_Data for the task_:
++++++++++

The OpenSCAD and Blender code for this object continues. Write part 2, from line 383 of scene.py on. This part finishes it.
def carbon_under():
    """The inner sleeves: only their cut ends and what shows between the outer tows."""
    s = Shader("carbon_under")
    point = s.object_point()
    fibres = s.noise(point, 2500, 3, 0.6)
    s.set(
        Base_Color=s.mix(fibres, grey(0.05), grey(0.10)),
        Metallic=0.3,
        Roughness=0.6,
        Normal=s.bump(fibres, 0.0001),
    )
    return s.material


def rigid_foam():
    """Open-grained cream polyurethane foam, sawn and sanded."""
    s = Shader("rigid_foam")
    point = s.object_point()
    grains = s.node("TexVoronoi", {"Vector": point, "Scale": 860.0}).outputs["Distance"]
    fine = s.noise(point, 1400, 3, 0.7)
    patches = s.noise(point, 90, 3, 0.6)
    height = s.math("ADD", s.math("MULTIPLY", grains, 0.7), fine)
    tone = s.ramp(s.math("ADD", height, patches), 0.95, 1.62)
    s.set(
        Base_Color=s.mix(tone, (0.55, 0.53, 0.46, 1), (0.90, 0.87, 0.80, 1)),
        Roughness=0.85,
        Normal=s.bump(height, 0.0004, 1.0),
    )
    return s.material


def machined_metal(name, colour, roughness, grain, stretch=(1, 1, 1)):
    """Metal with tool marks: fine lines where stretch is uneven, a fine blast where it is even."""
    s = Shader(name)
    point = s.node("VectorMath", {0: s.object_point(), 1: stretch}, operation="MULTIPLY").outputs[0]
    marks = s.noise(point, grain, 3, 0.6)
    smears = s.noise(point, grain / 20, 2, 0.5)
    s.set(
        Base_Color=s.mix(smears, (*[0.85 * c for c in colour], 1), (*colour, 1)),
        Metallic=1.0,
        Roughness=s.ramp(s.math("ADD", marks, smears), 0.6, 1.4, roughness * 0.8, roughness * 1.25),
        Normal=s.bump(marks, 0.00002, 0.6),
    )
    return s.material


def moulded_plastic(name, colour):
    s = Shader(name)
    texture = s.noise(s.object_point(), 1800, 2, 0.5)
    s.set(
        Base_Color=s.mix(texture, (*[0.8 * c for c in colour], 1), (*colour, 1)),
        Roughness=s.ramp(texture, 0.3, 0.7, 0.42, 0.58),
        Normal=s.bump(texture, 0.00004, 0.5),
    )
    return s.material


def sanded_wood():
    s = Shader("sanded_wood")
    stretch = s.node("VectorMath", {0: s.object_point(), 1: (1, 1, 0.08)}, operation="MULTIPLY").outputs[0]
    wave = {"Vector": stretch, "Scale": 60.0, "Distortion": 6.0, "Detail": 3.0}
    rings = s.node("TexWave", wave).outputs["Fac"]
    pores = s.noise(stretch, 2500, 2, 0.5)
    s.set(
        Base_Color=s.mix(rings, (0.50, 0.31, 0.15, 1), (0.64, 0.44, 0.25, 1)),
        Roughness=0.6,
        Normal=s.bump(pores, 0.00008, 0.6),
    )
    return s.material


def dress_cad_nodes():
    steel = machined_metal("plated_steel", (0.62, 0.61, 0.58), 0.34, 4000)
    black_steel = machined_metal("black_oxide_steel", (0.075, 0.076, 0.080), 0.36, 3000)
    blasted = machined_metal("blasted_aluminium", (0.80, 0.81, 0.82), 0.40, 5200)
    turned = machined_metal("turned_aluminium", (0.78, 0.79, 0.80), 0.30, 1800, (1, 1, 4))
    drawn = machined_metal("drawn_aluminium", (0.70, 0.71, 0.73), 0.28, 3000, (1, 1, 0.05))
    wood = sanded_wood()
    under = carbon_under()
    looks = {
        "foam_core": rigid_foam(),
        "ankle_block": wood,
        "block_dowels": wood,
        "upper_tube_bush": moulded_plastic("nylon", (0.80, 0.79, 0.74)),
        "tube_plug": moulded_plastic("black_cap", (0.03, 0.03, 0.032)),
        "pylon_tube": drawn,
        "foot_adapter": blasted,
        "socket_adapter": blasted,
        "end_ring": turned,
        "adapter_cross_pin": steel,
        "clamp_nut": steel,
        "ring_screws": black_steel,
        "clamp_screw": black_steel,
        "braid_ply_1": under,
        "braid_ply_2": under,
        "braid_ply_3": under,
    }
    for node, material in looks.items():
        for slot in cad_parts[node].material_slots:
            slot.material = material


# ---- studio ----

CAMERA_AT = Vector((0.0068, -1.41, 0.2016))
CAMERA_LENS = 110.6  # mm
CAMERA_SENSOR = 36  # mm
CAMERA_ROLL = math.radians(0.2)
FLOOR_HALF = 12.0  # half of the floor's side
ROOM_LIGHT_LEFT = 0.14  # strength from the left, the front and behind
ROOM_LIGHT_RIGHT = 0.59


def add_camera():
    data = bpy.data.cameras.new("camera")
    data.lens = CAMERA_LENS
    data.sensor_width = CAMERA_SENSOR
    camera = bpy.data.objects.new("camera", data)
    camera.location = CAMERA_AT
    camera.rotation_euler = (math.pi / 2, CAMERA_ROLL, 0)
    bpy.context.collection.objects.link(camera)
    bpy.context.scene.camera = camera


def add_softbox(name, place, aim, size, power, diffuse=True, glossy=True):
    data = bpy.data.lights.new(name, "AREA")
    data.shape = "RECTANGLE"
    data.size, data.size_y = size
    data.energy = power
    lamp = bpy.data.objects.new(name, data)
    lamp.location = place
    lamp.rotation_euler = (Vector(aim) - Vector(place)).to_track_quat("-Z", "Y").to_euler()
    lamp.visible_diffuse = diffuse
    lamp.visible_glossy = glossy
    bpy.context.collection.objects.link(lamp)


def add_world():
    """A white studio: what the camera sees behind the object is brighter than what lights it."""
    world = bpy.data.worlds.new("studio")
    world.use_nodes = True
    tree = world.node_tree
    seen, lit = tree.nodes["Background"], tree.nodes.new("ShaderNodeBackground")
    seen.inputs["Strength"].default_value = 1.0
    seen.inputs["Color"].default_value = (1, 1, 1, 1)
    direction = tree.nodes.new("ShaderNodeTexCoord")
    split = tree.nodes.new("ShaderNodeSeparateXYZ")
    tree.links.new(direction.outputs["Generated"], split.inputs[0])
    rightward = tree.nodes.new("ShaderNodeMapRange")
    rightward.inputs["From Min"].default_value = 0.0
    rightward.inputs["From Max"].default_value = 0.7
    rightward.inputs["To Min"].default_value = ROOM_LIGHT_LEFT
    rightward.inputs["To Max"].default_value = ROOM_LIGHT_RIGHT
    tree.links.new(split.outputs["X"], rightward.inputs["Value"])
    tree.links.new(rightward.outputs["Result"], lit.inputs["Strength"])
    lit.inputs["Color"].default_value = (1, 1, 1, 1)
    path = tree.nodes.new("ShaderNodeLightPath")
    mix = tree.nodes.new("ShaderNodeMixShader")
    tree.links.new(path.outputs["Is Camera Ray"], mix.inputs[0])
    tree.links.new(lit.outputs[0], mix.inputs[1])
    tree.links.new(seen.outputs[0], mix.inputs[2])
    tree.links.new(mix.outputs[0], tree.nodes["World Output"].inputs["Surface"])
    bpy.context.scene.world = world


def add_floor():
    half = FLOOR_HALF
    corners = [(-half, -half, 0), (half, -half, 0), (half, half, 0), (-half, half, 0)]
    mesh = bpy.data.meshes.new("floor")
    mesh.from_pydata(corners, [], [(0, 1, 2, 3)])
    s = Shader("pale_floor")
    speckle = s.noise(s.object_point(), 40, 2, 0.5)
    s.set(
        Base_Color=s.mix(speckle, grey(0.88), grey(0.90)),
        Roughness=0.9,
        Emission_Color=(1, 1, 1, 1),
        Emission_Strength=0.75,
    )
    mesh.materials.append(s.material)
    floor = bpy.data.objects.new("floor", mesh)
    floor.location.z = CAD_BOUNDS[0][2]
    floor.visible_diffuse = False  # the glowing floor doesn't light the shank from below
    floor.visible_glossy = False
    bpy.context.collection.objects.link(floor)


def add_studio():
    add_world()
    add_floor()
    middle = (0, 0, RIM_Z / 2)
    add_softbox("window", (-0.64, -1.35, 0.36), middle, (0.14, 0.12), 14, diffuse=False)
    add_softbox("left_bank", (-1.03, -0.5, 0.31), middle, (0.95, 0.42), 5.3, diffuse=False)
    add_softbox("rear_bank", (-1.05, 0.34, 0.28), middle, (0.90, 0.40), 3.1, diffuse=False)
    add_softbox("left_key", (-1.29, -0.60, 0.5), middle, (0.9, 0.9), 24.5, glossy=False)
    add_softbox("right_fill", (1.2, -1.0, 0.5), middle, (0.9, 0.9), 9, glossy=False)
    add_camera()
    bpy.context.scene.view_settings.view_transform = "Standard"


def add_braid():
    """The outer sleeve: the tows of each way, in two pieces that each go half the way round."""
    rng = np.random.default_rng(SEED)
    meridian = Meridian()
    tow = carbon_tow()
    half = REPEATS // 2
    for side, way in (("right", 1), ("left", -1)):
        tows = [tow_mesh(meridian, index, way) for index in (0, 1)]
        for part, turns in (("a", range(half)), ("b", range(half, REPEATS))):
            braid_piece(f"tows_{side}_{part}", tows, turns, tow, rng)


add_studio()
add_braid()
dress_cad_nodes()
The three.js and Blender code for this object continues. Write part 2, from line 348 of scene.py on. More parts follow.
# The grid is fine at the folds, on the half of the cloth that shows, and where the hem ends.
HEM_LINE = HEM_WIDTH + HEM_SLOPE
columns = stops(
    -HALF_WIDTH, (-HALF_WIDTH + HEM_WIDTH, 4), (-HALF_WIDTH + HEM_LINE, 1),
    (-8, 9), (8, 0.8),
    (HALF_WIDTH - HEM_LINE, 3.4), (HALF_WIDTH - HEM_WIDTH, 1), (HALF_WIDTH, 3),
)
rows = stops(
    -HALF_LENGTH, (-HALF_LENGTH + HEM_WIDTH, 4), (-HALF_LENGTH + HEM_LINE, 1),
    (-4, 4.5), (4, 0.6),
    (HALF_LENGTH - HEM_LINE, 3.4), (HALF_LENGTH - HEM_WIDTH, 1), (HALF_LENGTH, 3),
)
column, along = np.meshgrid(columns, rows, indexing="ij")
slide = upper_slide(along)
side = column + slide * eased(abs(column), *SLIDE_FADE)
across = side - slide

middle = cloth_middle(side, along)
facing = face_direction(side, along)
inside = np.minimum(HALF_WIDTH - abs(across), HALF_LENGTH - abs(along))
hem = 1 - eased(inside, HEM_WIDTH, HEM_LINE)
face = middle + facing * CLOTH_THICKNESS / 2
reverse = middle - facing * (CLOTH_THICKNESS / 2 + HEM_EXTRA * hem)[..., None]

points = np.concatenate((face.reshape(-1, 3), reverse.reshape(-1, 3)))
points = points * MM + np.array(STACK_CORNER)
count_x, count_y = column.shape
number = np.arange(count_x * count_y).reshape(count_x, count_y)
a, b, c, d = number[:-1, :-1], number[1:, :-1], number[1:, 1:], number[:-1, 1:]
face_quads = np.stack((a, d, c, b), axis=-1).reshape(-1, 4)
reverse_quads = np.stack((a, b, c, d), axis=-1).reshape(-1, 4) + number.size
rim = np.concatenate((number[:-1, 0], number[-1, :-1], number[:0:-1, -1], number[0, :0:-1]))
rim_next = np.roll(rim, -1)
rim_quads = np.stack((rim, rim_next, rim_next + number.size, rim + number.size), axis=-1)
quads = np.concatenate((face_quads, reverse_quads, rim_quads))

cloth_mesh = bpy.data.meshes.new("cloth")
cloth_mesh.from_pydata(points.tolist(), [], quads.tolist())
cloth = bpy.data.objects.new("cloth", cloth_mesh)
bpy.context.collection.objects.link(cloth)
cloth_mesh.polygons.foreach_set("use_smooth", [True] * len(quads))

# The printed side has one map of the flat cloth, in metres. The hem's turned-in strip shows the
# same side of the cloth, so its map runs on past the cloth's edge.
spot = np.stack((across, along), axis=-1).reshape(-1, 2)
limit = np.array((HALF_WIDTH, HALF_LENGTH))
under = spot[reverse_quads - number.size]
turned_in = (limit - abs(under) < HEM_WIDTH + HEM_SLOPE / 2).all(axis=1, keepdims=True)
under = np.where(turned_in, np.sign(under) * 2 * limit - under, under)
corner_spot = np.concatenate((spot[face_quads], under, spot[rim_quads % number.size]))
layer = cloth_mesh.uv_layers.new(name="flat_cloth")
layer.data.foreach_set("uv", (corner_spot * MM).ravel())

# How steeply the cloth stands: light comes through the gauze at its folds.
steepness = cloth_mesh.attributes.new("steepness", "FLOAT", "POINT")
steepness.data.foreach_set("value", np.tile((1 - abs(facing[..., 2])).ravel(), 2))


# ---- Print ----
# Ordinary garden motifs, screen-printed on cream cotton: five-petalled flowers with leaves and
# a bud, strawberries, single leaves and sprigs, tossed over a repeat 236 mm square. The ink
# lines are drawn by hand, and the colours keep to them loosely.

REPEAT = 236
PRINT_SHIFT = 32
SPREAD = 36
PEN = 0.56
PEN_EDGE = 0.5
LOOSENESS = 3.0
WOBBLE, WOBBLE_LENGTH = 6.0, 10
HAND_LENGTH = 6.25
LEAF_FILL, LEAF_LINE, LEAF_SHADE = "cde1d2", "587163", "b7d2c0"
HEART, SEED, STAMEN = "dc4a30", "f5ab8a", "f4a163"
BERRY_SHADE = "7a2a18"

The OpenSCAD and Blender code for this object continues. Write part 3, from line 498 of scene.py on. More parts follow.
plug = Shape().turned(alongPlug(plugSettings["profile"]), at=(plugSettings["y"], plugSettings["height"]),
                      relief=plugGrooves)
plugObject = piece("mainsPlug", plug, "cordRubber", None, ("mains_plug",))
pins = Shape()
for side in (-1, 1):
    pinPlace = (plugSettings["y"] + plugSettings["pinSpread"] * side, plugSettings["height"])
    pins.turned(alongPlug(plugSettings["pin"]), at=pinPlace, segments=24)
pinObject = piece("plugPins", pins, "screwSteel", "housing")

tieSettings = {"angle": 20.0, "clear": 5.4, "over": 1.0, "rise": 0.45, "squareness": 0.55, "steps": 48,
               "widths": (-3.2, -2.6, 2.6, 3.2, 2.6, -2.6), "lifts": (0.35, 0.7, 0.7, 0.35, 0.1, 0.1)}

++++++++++

_Short problem_: Take the line that contains "498 of scene.py on. More parts follow." and every line after it through the end of the listing above, and repeat them exactly.

_Solution to this exercise_:
The OpenSCAD and Blender code for this object continues. Write part 3, from line 498 of scene.py on. More parts follow.
plug = Shape().turned(alongPlug(plugSettings["profile"]), at=(plugSettings["y"], plugSettings["height"]),
                      relief=plugGrooves)
plugObject = piece("mainsPlug", plug, "cordRubber", None, ("mains_plug",))
pins = Shape()
for side in (-1, 1):
    pinPlace = (plugSettings["y"] + plugSettings["pinSpread"] * side, plugSettings["height"])
    pins.turned(alongPlug(plugSettings["pin"]), at=pinPlace, segments=24)
pinObject = piece("plugPins", pins, "screwSteel", "housing")

tieSettings = {"angle": 20.0, "clear": 5.4, "over": 1.0, "rise": 0.45, "squareness": 0.55, "steps": 48,
               "widths": (-3.2, -2.6, 2.6, 3.2, 2.6, -2.6), "lifts": (0.35, 0.7, 0.7, 0.35, 0.1, 0.1)}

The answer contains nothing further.